Sensor Modality-Aware Human Activity Recognition with the Convolutional Tsetlin Machine: Interpretable and Resource-Efficient Neuro-Symbolic Learning

Human activity recognition (HAR) based on smartphone and wearable sensor data is commonly addressed using statistical learning methods and deep neural networks that often provide strong predictive performance, but at the expense of limited interpretability and substantial computational and energy requirements. Such limitations reduce their suitability for deployment in practical sensing environments where model decisions must be transparent, verifiable and executable on resource-constrained devices. In this work, we investigate the Convolutional Tsetlin Machine (CTM) for multimodal HAR using the UCI-HAR dataset. The Tsetlin Machine is a novel neuro-symbolic machine learning approach that offers two important advantages over many conventional machine learning methods: (i) it learns logic-based decision rules that are human-readable and formally verifiable, and (ii) it operates with comparatively low computational complexity, making it well suited to efficient and low-power on-device learning. The proposed study systematically analyses the contribution of different feature modalities by decomposing the inertial signals space into semantically defined subsets according to: (i) sensor source: accelerometer or gyroscope; (ii) physical component: body or gravity; (iii) coordinate: x, y or z.

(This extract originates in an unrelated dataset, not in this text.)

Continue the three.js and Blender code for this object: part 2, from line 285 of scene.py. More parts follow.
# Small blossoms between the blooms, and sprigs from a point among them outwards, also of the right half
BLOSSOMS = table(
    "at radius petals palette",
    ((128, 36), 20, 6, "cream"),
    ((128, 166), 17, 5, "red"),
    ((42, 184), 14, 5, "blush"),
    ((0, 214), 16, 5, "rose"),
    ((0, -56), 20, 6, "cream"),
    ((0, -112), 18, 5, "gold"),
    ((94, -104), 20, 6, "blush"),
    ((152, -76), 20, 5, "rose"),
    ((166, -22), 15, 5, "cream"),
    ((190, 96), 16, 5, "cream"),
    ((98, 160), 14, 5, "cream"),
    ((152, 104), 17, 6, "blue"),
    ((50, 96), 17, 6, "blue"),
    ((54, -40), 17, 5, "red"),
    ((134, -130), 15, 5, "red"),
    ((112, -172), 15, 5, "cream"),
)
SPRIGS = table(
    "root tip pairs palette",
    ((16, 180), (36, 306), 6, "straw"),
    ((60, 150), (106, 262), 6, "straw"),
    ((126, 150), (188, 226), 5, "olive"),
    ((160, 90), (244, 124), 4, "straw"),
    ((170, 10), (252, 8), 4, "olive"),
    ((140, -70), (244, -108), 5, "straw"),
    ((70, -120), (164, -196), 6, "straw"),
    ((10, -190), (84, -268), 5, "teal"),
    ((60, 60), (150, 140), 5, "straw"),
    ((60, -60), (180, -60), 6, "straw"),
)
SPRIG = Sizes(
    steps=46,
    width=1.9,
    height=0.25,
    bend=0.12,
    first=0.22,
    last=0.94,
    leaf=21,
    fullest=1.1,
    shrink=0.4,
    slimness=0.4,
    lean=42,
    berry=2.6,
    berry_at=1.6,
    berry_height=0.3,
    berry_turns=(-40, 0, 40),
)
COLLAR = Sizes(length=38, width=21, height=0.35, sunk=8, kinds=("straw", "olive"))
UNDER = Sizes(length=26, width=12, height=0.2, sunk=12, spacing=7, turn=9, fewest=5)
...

A separate CTM classifier was trained for each modality and their combination in order to determine the relative discriminative value of each modality group for activity classification. In addition to predictive performance the study emphasizes the interpretability of the CTM model ensured by expressing each decision in the form of propositional clauses, thereby enabling visualization and direct inspection of the modality-specific patterns supporting each activity class. Owing to its symbolic structure and modest computational demands, the CTM provides a principled framework for the design of explainable, resource-efficient and deployable HAR systems. The proposed work therefore contributes toward trustworthy multimodal sensing by jointly addressing predictive performance, interpretability and suitability for embedded and mobile platforms.